On the more challenging side, as I’ve elaborated before, Woody Allen’s screen presence is tough to warm to. While his films are typically enjoyable (with respective hits and misses), I look forwards to a performance of his that isn’t intensely nebbish, or skin crawling (or both). Indeed, “Hannah” features the ultimate scene of Allen’s schtick: Allen arguing with his character’s Jewish parents about converting to Catholicism, a scene that had to have opened up a worm hole in the fabric of heavy handed and cartoonish space-time continuum.
The more Allen films I see, the more I appreciate how much Quentin Tarantino limits himself from being in his own films. Assuming directors should even make cameos, Tarantino would be Allen’s screen time equivalent if he cast himself as Jules or Vincent in “Pulp Fiction”, instead of the blissfully shorter cameos he does (including the welcome sight of blowing himself up in “Django Unchained”). Indeed, Allen’s canon really seemed to open up when he left New York (after all, there are other places out there) and stopped casting himself in roles.
All of this is before we get to Allen’s personal life and dynamics with his actresses, which I’ve spoken about in previous reviews.
As well, I’m fascinated by Allen’s depiction of minorities as the hired help.
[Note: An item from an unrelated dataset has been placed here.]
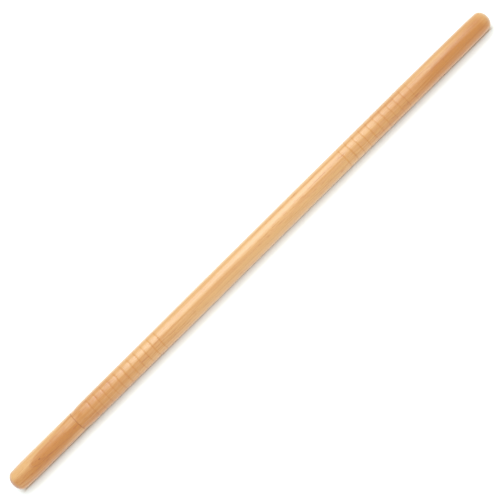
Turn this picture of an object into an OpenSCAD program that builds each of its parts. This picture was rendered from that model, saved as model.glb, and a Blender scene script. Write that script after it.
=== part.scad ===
// A devil stick: a turned wooden baton, thickest in the middle, with a band of rings for each
// hand and rounded tips. It lies along X with its middle at the origin and its axis at Z = 0.
// The tip at -X belongs to a short end section, joined to the shaft by a hidden glued dowel.

/* [Stick] */
// Length from tip to tip
stick_length = 711; // [680:1:900]
// Diameter of the plain middle
middle_d = 25.4; // [24:0.1:32]
// Length of the plain middle, which is a true cylinder
middle_length = 160; // [60:1:200]
// Diameter of each ringed band
band_d = 25.1; // [22:0.1:30]
// Diameter of the end section
end_d = 24.4; // [20:0.1:28]
// Diameter near the tip of the shaft
shaft_tip_d = 23.8; // [20:0.1:28]
// Length over which each end draws in to its tip
nose_length = 18; // [13:0.5:20]
// How much that takes off the radius
nose_drop = 0.9; // [0.2:0.1:1.5]
// Length of the rounding at each tip
tip_length = 8.5; // [4:0.5:12]

/* [Rings] */
// Number of grooves in each band
groove_count = 11; // [3:1:11]
// Distance from one groove to the next
groove_pitch = 10.05; // [6:0.05:10.5]
// Distance from each tip to the middle of its band
tip_to_band = 167.5; // [165:0.1:175]
// Width of a groove at the surface
groove_width = 3; // [1:0.1:4]
// Depth of a groove
groove_depth = 0.2; // [0.1:0.05:1]

/* [Joint] */
// Length of the end section, from its tip to the seam
end_length = 95.5; // [80:0.5:98]
// How far the shaft lies below the end section at the seam
seam_step = 0.4; // [0.1:0.1:1]
// Length over which the shaft comes back to its full diameter
seam_blend = 13; // [5:0.5:13]
// Bevel on both edges of the seam
seam_bevel = 0.3; // [0.1:0.1:0.6]
// Diameter of the dowel
dowel_d = 12; // [8:0.5:14]
// Length of the dowel, half of it on each side of the seam
dowel_length = 60; // [30:1:80]
// Number of glue flutes around the dowel
flute_count = 16; // [8:1:20]
// Depth of a glue flute
flute_depth = 0.4; // [0.2:0.1:0.6]
// Bevel on each end of the dowel
dowel_bevel = 1; // [0.5:0.1:2]
// Thickness of glue around the dowel
glue_gap = 0.05; // [0.02:0.01:0.1]
// Room for spare glue past each end of the dowel
glue_well = 2; // [1:0.5:4]

/* [Hidden] */
$fn = 96;
half_length = stick_length / 2;
seam_x = end_length - half_length;
band_centre = half_length - tip_to_band;
groove_r = (pow(groove_width / 2, 2) + pow(groove_depth, 2)) / (2 * groove_depth);
first_groove = -(groove_count - 1) / 2 * groove_pitch;
ring_start = band_centre + first_groove;
ring_end = band_centre - first_groove;
nose_x = half_length - nose_length;
tip_steps = 20;
overlap = 1;

// Stations of the taper, as a place along the stick and the radius there
taper = [
    [-half_length, end_d / 2 - nose_drop],
    [-nose_x, end_d / 2],
    [seam_x, end_d / 2],
    [-ring_end, band_d / 2],
    [-ring_start, band_d / 2],
    [-middle_length / 2, middle_d / 2],
    [middle_length / 2, middle_d / 2],
    [ring_start, band_d / 2],
    [ring_end, band_d / 2],
    [nose_x, shaft_tip_d / 2],
    [half_length, shaft_tip_d / 2 - nose_drop],
];

function radius_at(x) = lookup(x, taper);

// Half of an elliptical tip, from its shoulder to the axis; side is -1 or 1
function tip(side) =
    let (shoulder = half_length - tip_length, r = radius_at(side * shoulder))
    [for (i = [0 : tip_steps])
        let (a = 90 * i / tip_steps)
        [r * cos(a), side * (shoulder + tip_length * sin(a))]];

// Turns a half outline, drawn as [radius, place along the stick], about the X axis
module turned() {
    rotate([0, 90, 0]) rotate_extrude() children();
}

// The blind hole for the dowel, as far into each side of the seam as it goes
module dowel_hole() {
    hole_length = dowel_length + 2 * glue_well;
    translate([seam_x, 0, 0]) rotate([0, 90, 0])
        cylinder(d = dowel_d + 2 * glue_gap, h = hole_length, center = true);
}

// The rounded bottoms of one band of grooves, in the half outline
module groove_cuts(side) {
    for (i = [0 : groove_count - 1]) {
        x = side * band_centre + first_groove + i * groove_pitch;
        translate([radius_at(x) - groove_depth + groove_r, x]) circle(groove_r);
    }
}

module shaft() {
    seam_r = end_d / 2 - seam_step;
    blend_x = seam_x + seam_blend;
    outline = concat(
        [[0, seam_x], [seam_r - seam_bevel, seam_x], [seam_r, seam_x + seam_bevel]],
        [[radius_at(blend_x), blend_x]],
        [for (p = taper) if (p.x > blend_x && p.x < half_length) [p.y, p.x]],
        tip(1)
    );
    color("burlywood") difference() {
        turned() difference() {
            polygon(outline);
            groove_cuts(-1);
            groove_cuts(1);
        }
        dowel_hole();
    }
}

module end_section() {
    r = end_d / 2;
    outline = concat(
        [[0, seam_x], [r - seam_bevel, seam_x], [r, seam_x - seam_bevel], [r, -nose_x]],
        tip(-1)
    );
    color("sandybrown") difference() {
        turned() polygon(outline);
        dowel_hole();
    }
}

module joint_dowel() {
    r = dowel_d / 2;
    half = dowel_length / 2;
    color("wheat") translate([seam_x, 0, 0]) intersection() {
        turned() polygon([
            [0, -half], [r - dowel_bevel, -half], [r, dowel_bevel - half],
            [r, half - dowel_bevel], [r - dowel_bevel, half], [0, half],
        ]);
        rotate([0, 90, 0]) linear_extrude(dowel_length + 2 * overlap, center = true)
            difference() {
                circle(r + overlap);
                for (i = [0 : flute_count - 1])
                    rotate(i * 360 / flute_count) translate([r, 0]) circle(flute_depth);
            }
    }
}

shaft();
end_section();
joint_dowel();
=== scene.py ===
"""The looks of a turned wooden devil stick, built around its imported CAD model, in metres."""

import math
import random
from collections import namedtuple

import bmesh
import bpy
from mathutils import Matrix, Vector, noise


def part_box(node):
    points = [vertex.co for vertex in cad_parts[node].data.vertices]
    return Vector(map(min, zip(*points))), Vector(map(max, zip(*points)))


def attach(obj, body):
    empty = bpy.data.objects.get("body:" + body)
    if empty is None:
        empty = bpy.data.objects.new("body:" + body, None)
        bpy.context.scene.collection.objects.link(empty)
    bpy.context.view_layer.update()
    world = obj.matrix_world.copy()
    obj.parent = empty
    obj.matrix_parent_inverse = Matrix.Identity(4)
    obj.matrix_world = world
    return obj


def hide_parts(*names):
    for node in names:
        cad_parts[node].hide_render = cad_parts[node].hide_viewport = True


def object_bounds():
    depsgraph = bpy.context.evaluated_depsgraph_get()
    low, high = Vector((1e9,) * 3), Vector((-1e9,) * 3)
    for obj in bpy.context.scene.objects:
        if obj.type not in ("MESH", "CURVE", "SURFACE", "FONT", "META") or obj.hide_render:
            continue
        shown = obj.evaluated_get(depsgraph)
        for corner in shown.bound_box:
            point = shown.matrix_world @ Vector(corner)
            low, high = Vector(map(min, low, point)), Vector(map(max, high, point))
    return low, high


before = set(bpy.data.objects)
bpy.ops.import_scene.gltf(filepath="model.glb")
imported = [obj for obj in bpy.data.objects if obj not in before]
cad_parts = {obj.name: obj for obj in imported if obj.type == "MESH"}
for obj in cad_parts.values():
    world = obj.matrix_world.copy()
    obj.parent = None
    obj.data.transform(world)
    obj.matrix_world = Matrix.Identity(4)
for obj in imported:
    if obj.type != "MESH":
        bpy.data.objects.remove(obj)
cad_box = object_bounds()

MM = 0.001

# The stick's main sizes, read from the CAD model.
TIP_X, TOP_Z = cad_box[1].x, cad_box[1].z
SEAM_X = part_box("end_section")[1].x
DOWEL_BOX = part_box("joint_dowel")
DOWEL_R = DOWEL_BOX[1].z
MIDDLE_R = TOP_Z

# Ringed bands.
GROOVES = 11
GROOVE_PITCH = 10.05 * MM
TIP_TO_BAND = 167.5 * MM
BAND_CENTRE = TIP_X - TIP_TO_BAND
BAND_R = 12.55 * MM
HALF_BAND = (GROOVES - 1) / 2 * GROOVE_PITCH
GROOVE_REACH = 1.5 * MM
GROOVE_DEPTH = 0.125 * MM
SHOULDER = 3.2 * MM
SHOULDER_DROP = 0.06 * MM

# How much one groove differs from the next, and how they get shallower towards the tips.
GROOVE_SEED = 11
GROOVE_SHIFT = 0.2 * MM
REACH_SPREAD = (0.85, 1.2)
DEPTH_SPREAD = (0.8, 1.2)
INNER_DEPTH = 1.18
DEPTH_FALL = 0.055

# Taper from the plain middle to the tips.
MIDDLE_END = 80 * MM
END_R = 12.2 * MM
SHAFT_TIP_R = 11.9 * MM
NOSE_LENGTH = 18 * MM
NOSE_X = TIP_X - NOSE_LENGTH
NOSE_DROP = 0.9 * MM
TIP_LENGTH = 8.5 * MM
TAPER_BLEND = 6 * MM
BLEND_SHARES = (-1, -0.5, 0, 0.5, 1)

# Radius of the stick with no rings, as (place along the stick, radius) stations.
TAPER = [
    (-TIP_X, END_R - NOSE_DROP),
    (-NOSE_X, END_R),
    (SEAM_X, END_R),
    (-BAND_CENTRE - HALF_BAND, BAND_R),
    (-BAND_CENTRE + HALF_BAND, BAND_R),
    (-MIDDLE_END, MIDDLE_R),
    (MIDDLE_END, MIDDLE_R),
    (BAND_CENTRE - HALF_BAND, BAND_R),
    (BAND_CENTRE + HALF_BAND, BAND_R),
    (NOSE_X, SHAFT_TIP_R),
    (TIP_X, SHAFT_TIP_R - NOSE_DROP),
]

# Seam between the end section and the shaft. A higher power keeps the shaft low for longer beside it.
SEAM_STEP = 0.4 * MM
SEAM_BLEND = 11 * MM
SEAM_POWER = 1.5
SEAM_BEVEL = 0.2 * MM

# Blind hole for the dowel, on both sides of the seam.
GLUE_GAP = 0.05 * MM
GLUE_WELL = 2 * MM
BORE_R = DOWEL_R + GLUE_GAP

# How finely the surfaces are cut: finest in a groove, less on the beads and beside the seam.
SEGMENTS = 112
FINE_STEP = 0.2 * MM
FINE_REACH = 1.25 * GROOVE_REACH
BEAD_STEP = 0.7 * MM
PLAIN_STEP = 3 * MM
TIP_STEPS = 22
SHARP_ANGLE = math.radians(40)

# How far a hand-sanded surface wanders, and how many times a metre along and across the stick.
WANDER = 0.035 * MM
WANDER_ALONG = 55
WANDER_ACROSS = 130

# Only what is farther from the axis than this wanders, which leaves out the bore and the heart of a tip.
SANDED_FROM = 1.2 * BORE_R


# Shapes


def lookup(x, stations):
    """The value at x on straight lines between (place, value) stations."""
    for (x0, v0), (x1, v1) in zip(stations, stations[1:]):
        if x <= x1:
            return v0 + (v1 - v0) * max(0.0, (x - x0) / (x1 - x0))
    return stations[-1][1]


def taper_radius(x):
    """The stick's radius with no rings, with the corners of the taper sanded round."""
    return sum(lookup(x + s * TAPER_BLEND, TAPER) for s in BLEND_SHARES) / len(BLEND_SHARES)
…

His movies have typically focussed on the neuroses of young and middle aged white urban dwellers who are usually well to do. So watching an African American woman, in a maid’s outfit, neatly and silently tucked into the background of every scene she’s in, is fascinating. Do people of colour exist outside of jazz bars and service industries for Allen?
Finally, “Hannah” is a bit of a slap in the face to
religion, as a character has a spiritual crisis, and the resolution of it is
fascinating, as it appears to embrace atheism as the end to neurosis. Let’s
just say you’ll never look the same way at Wonderbread again.
With all of that said, “Hannah” features some great
characters from a wonderful cast (also look for cameos from established stars
and oddities of today), dynamic exploration of relationships between people,
and realistic resolutions that show what a talent Allen has for prolifically
creating dramas that can occasionally make us laugh out loud.